Nothing is safe from Charnock’s rant. This realization keeps the audience happily on edge, grinning in anticipation. It also creates a performance-long link of trust – we like this guy – so we’re willing to consider at least temporarily a comparison between a Catholic’s fear of passion (familiar satirical territory) and a burqua-clad woman’s view of the world “through a letterbox” (uncomfortable satirical territory). Charnock mocks everything, including his dance training and his (eventually) bare legs, so when he does get serious, we believe him. He ends the show with an orgasmic “death,” clenching the microphone stand in response to Riessler’s agitated clarinet solo played over his writhing body. The Vancouver crowd, for once, let silence sit for several seconds before applauding.

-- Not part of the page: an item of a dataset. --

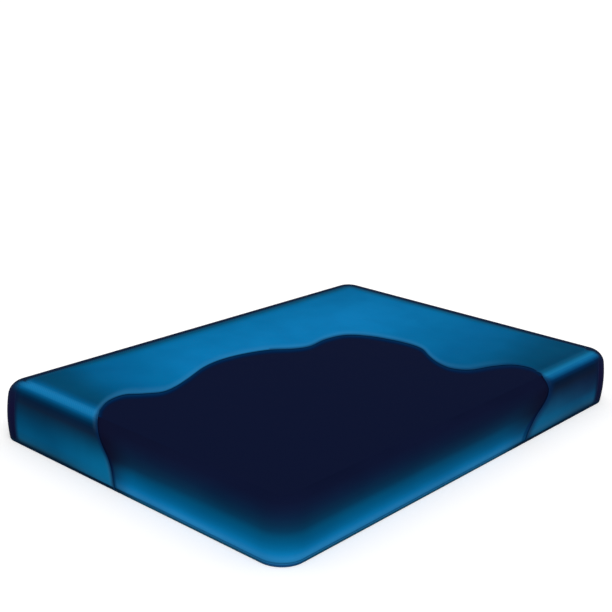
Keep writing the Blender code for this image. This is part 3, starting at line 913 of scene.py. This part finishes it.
valve_finishes = {
    "valve_body": moulded(
        "moulded_blue_neck", look(14, 88, 144), look(10, 80, 134), 0.38, 0.05, 1500.0),
    "valve_plug": moulded(
        "moulded_white_stopper", look(214, 219, 221), look(208, 214, 216), 0.45, 0.3, 1200.0),
    "cap_gasket": moulded(
        "black_rubber_gasket", look(30, 30, 32), look(24, 24, 26), 0.7, 0.2, 2000.0),
    "valve_cap": moulded(
        "moulded_white_cap", look(216, 221, 223), look(211, 216, 219), 0.36, 0.35, 1200.0),
}
for node, finish in valve_finishes.items():
    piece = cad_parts[node]
    piece.data.materials.clear()
    piece.data.materials.append(finish)

# The thread is a ridge that winds right-handed round the neck, low enough for the cap's slack, and
# runs out at both ends. Its profile gives places along the neck and heights over it.
NECK_RADIUS = 0.0190
THREAD_PITCH = 0.003
THREAD_TURNS = 3
THREAD_END = 0.0016
THREAD_HEIGHT = 0.0003
THREAD_PROFILE = (
    (0.0007, -0.0002), (0.0002, THREAD_HEIGHT), (-0.0002, THREAD_HEIGHT), (-0.0007, -0.0002))
TURN_STEPS = 48
RUN_OUT_STEPS = 10
neck_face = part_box("valve_body")[1].y
steps = THREAD_TURNS * TURN_STEPS
ridge = []
for step in range(steps + 1):
    angle = step / TURN_STEPS * 4 * QUARTER
    along = neck_face - THREAD_END - (steps - step) / TURN_STEPS * THREAD_PITCH
    full = min(1.0, step / RUN_OUT_STEPS, (steps - step) / RUN_OUT_STEPS)
    for beside_ridge, height in THREAD_PROFILE:
        radius = NECK_RADIUS + (height + THREAD_HEIGHT) * full - THREAD_HEIGHT
        up = WALL_MIDDLE + radius * math.cos(angle)
        ridge.append((radius * math.sin(angle), along + beside_ridge, up))
ridge = np.array(ridge).reshape(steps + 1, len(THREAD_PROFILE), 3)
first_end = list(range(len(THREAD_PROFILE)))
last_end = [steps * len(THREAD_PROFILE) + corner for corner in first_end[::-1]]
ridge_faces = grid_faces(ridge, True) + [first_end, last_end]
thread = new_piece("neck_thread_ridge", ridge.reshape(-1, 3), ridge_faces)
thread.data.materials.append(valve_finishes["valve_body"])
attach(thread, "mattress")

# The room
#
# A pale floor that keeps a faint shadow, a white surround and two broad, soft suns. The camera
# stands off the near corner and a little above the mattress, and is tilted a little.

FLOOR_REACH = 60.0
FLOOR_DROP = 0.0004
FLOOR_GLOW = 0.2
WHITE = (1.0, 1.0, 1.0, 1.0)
floor_mesh = bpy.data.meshes.new("floor")
floor_corners = [
    (x * FLOOR_REACH, y * FLOOR_REACH, -FLOOR_DROP) for x, y in ((-1, -1), (1, -1), (1, 1), (-1, 1))]
floor_mesh.from_pydata(floor_corners, [], [(0, 1, 2, 3)])
floor = bpy.data.objects.new("floor", floor_mesh)
bpy.context.scene.collection.objects.link(floor)
ground = Finish("pale_floor", Roughness=0.9, Specular_IOR_Level=0.0)
ground.colour(ground.mix(ground.noise(0.7, 2.0), look(247, 247, 248), look(250, 250, 250)))
plain = Wire(ground, ground.shader.outputs["BSDF"])
own_light = ground.node("Emission", {}, {"Color": WHITE, "Strength": FLOOR_GLOW})
brighter = ground.node("AddShader", {}, {0: plain, 1: own_light})
seen = ground.node("LightPath", {}, {}, "Is Camera Ray")
shown = ground.node("MixShader", {}, {0: seen, 1: plain, 2: brighter})
ground.feed(ground.tree.nodes["Material Output"].inputs["Surface"], shown)
floor.data.materials.append(ground.material)

SURROUND_LIGHT = 0.66
studio = bpy.data.worlds.new("studio")
bpy.context.scene.world = studio
studio.use_nodes = True
surround = Nodes(studio.node_tree)
backdrop = surround.tree.nodes["Background"]
surround.feed(backdrop.inputs["Color"], WHITE)
direct, through, mirrored = (
    surround.node("LightPath", {}, {}, f"Is {way} Ray") for way in ("Camera", "Transmission", "Glossy"))
clear_white = surround.math("MAXIMUM", surround.math("MAXIMUM", direct, through), mirrored)
surround.feed(backdrop.inputs["Strength"], clear_white.rise(0.0, 1.0, SURROUND_LIGHT, 1.0))

SUN_ANGLE = math.radians(40)
SUNS = {"key": (1.0, (-0.45, 0.35, -0.82)), "fill": (0.5, (-0.62, 0.70, -0.35))}
for name, (energy, aim) in SUNS.items():
    lamp = bpy.data.lights.new(name, "SUN")
    lamp.energy = energy
    lamp.angle = SUN_ANGLE
    sun = bpy.data.objects.new(name, lamp)
    sun.rotation_euler = Vector(aim).to_track_quat("-Z", "Y").to_euler()
    bpy.context.scene.collection.objects.link(sun)

EYE = Vector((2.8889, -3.4355, 1.854))
AZIMUTH = math.radians(41.102)
ELEVATION = math.radians(17.066)
ROLL = math.radians(1.808)
SENSOR_WIDTH = 36.0
FOCAL_LENGTH = 67.94
SEEN_UP_TO = 200.0
lens = bpy.data.cameras.new("camera")
lens.sensor_width = SENSOR_WIDTH
lens.lens = FOCAL_LENGTH
lens.clip_end = SEEN_UP_TO
camera = bpy.data.objects.new("camera", lens)
camera.matrix_world = (
    Matrix.Translation(EYE) @ Matrix.Rotation(AZIMUTH, 4, "Z")
    @ Matrix.Rotation(QUARTER - ELEVATION, 4, "X") @ Matrix.Rotation(ROLL, 4, "Z"))
bpy.context.scene.collection.objects.link(camera)
bpy.context.scene.camera = camera
bpy.context.scene.view_settings.view_transform = "Standard"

It’s remarkable that Charnock and Riessler have been performing Fever for a decade. The show stays fresh because the structure includes space for commentary on current events (the night I saw it, Charnock referenced current events like Canada’s presence in Afghanistan; another night he mourned Lady Di) and because Charnock and the musicians perform the piece wholeheartedly. The performers use their intimate knowledge of the material to bend phrases and treat everything with irreverent playfulness, knowing they will all meet up again at particular points and on cue. Charnock has a long, accomplished career behind him; successes include a commission to make Stupid Men for the Venice Biennale in 2007. Looking across from Fever to his later works, it’s clear that this rambunctious performer obssesses about death, religion and sex. But then, don’t we all, and he does it with irresistible hilarity and polish.